When Howard gives Bernadette a necklace from with a star pendant on it which he plans to take with him to space, she tells him that they need to get married before he goes to space. They decide to get married in City Hall that very afternoon with only their friends as guests. Amy is devastated that her position as maid of honor has been reduced to nothing, but is allowed to wear the dress she bought to City Hall. At City Hall, Sheldon reveals to the others that Leonard proposed to Penny during sex, making Leonard and Penny feel very uncomfortable. Howard and Bernadette fail to get married as the place closes before they reach the front of the queue.

At a branch of The Cheesecake Factory, everyone discusses ideas for Howard's and Bernadette's marriage. Raj and Leonard come up with the idea that they could get married on the roof of Leonard, Sheldon and Penny's apartment building block, when the Google Maps satellite is passing directly overhead to take new pictures and they can have the new image of the roof be the picture of their wedding cards taken from space. Sheldon, Leonard, Raj, Penny and Amy all go online to get ordained as ministers to perform the ceremony.

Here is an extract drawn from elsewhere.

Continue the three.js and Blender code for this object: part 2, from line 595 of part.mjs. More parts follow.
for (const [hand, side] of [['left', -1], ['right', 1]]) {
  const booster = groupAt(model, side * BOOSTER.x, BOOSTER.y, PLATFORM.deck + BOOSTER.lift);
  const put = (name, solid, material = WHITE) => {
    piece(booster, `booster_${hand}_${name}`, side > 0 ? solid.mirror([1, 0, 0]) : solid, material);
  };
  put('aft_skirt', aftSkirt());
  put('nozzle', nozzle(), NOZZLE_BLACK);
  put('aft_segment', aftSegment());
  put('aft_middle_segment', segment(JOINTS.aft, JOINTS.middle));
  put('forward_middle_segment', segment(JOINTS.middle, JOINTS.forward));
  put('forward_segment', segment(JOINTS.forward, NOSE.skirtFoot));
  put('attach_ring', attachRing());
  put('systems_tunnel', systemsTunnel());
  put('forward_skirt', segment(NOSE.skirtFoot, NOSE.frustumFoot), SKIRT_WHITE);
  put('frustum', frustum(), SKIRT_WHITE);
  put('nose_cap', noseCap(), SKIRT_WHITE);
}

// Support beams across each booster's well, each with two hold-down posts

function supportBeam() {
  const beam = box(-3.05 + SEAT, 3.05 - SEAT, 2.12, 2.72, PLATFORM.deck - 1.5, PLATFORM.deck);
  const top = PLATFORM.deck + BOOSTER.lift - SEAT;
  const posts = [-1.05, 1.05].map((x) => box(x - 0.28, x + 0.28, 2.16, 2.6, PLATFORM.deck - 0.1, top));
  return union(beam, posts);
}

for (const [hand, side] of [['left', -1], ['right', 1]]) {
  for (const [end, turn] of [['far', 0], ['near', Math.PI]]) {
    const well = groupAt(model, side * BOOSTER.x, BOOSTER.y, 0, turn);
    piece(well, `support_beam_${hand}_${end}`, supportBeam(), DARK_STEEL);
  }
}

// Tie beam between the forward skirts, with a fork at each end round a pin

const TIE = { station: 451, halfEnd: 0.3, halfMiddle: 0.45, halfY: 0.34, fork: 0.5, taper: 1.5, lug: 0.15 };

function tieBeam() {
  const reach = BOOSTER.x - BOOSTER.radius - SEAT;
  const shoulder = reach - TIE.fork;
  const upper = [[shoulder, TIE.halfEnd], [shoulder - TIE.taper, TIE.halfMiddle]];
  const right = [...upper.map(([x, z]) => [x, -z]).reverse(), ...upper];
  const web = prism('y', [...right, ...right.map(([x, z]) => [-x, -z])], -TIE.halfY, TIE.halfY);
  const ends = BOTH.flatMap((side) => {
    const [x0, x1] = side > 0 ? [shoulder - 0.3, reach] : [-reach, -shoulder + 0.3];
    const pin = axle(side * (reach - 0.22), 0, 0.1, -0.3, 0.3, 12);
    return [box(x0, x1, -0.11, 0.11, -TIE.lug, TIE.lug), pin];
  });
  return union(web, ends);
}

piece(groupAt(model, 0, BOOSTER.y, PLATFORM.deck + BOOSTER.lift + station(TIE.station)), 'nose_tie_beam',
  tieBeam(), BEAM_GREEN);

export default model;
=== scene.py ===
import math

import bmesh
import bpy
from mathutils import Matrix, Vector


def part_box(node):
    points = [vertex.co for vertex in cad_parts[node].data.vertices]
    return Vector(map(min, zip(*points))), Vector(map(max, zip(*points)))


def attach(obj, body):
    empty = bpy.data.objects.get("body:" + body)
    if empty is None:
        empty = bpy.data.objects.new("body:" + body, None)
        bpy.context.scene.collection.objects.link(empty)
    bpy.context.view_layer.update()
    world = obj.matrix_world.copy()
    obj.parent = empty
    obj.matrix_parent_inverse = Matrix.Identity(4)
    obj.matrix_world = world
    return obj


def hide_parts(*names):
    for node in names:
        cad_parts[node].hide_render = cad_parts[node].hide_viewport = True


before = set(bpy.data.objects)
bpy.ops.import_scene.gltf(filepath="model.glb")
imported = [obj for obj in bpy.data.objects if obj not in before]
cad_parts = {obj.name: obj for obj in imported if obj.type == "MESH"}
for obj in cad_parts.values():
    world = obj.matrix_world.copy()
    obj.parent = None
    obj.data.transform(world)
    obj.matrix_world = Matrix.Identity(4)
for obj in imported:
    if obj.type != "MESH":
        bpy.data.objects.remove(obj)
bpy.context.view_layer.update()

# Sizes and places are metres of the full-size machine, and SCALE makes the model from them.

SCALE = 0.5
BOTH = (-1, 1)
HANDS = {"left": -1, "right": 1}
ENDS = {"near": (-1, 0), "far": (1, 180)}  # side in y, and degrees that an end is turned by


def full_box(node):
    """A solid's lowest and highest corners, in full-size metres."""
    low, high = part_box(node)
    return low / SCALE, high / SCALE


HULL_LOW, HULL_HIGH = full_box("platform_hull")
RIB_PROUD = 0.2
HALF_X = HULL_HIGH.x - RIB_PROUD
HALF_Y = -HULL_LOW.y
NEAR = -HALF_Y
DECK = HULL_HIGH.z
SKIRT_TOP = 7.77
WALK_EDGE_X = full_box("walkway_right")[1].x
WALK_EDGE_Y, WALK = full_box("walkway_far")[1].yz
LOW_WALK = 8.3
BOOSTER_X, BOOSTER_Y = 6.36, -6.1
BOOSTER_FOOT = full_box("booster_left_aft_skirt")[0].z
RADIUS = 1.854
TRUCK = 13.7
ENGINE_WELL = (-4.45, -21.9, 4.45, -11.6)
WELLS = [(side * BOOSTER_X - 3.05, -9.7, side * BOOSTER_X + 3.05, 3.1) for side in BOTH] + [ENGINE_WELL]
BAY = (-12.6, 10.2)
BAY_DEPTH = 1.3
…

Howard's mother is at the wedding, albeit off-screen, along with Bernadette's father. While there is some tension between Leonard and Penny after his clumsy proposal, the five ministers each say some words before the couple exchange their vows. As they share their first marital kiss, the camera pulls back from the apartment roof to reveal that the floor has been decorated like a heart with an arrow through it, starting with Bernadette's dress - also showing a glimpse of Mrs. Wolowitz - and then zooms out further to a view of the planet Earth.

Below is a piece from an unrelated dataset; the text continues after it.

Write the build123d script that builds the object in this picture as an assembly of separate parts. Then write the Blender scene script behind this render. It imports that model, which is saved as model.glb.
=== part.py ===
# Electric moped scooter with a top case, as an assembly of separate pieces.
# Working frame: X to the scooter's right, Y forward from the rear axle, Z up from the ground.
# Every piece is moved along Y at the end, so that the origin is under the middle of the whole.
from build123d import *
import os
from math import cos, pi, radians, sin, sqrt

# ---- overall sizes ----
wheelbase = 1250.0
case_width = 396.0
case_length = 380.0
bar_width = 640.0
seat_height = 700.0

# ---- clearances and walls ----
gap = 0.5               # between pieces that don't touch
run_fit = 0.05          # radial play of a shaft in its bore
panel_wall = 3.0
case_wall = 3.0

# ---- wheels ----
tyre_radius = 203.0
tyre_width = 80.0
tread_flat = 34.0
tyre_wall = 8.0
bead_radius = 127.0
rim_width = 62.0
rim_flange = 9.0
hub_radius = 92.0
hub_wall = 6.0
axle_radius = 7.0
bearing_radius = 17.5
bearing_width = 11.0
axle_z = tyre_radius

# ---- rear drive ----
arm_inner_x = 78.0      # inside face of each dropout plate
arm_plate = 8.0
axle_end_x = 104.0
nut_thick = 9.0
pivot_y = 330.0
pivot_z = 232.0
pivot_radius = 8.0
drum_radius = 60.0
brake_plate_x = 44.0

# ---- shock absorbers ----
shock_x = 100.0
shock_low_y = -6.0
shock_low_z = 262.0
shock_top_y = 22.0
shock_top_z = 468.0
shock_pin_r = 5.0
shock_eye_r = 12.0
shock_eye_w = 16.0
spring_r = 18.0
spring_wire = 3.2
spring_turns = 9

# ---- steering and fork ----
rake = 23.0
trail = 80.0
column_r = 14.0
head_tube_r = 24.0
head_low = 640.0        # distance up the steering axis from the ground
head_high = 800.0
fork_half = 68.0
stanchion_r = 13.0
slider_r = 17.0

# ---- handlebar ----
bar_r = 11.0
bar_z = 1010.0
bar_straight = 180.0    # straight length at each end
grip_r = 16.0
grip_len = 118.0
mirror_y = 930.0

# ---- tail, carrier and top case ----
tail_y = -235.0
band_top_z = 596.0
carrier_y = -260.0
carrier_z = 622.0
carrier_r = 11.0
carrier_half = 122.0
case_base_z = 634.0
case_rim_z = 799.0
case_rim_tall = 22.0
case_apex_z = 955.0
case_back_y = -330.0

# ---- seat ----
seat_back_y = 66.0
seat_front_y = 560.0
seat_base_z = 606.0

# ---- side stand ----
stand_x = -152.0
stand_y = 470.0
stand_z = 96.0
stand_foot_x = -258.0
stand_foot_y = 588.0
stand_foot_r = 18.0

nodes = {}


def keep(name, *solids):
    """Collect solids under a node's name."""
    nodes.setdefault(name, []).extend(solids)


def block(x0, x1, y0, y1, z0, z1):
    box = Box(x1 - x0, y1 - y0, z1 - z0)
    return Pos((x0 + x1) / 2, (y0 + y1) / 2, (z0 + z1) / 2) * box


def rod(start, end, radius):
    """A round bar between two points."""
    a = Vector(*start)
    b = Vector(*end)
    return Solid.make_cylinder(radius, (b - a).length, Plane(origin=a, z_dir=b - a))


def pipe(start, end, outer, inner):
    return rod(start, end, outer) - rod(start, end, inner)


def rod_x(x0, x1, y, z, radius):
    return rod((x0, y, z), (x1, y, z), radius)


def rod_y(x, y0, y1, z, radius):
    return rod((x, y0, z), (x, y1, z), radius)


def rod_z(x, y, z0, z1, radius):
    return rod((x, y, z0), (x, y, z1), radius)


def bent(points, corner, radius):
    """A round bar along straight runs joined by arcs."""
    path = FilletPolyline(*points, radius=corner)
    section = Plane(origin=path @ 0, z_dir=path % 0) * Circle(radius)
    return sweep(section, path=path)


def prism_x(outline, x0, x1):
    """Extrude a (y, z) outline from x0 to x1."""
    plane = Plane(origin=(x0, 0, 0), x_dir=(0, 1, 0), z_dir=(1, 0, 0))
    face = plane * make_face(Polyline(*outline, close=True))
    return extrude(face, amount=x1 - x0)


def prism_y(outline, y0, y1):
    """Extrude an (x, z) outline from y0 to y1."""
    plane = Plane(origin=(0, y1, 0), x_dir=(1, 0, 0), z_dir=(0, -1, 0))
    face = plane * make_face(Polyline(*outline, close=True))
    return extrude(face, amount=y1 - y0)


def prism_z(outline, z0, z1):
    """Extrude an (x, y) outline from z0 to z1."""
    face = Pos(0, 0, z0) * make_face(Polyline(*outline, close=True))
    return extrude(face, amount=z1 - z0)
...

The episode ends back in the present, with Howard, Dimitri, and Mike in the Soyuz capsule. When the rocket engines ignite and the final countdown begins, everyone nervously watches the space launch from Leonard and Sheldon's apartment. Bernadette takes Raj's hand, Penny takes Leonard's hand, and a very surprised Amy has her hand taken by Sheldon, who wishes Howard well with the words "Boldly go, Howard Wolowitz." The countdown reaches zero and the episode concludes with the rocket blasting off.

==Reception==
===Ratings===
The episode was first broadcast in America on May 10, 2012 on CBS to an audience of 13.72 million viewers. It achieved a Nielsen rating of 4.4/15 among the age range 18–49. In Canada, the episode aired on the same day, and was watched by 4.035 million households. It was the most watched show on CTV Television Network that week.

===Reviews===
The season finale received mostly positive reviews. Oliver Sava of The A.V. Club gave the episode an A−, saying that the season finale "feels like a significant change for the series". Sava opined that "The Countdown Reflection" was not "as funny as last week's episode", but "delivers when it comes to that quality that has always been [The] Big Bang Theorys strongest suit: heart". He also said that "Penny and Leonard make a good couple in theory, but not so much in practice". R. L. Shaffer of IGN scored the episode 9.0 out of 10. Shaffer called the framing device of Howard in the capsule "pretty awesome" and said that the show featured "a better balance of geeky jokes, relationship humor, character and Sheldonisms" than the rest of the fifth season, as well as "a decent share of touching moments".

Carla Day of TV Fanatic gave the episode 4.8 out of 5, saying that "I didn't care for the flow of the episode with Howard about to blast off and the wedding in a flashback, but that last scene of the finale made it all come together". Robin Pierson of The TV Critic rated the episode 41/100, calling it a "very disappointing finale". Pierson said that Howard and Bernadette "make a nice couple", but that the script was "lazy" and "uninspired".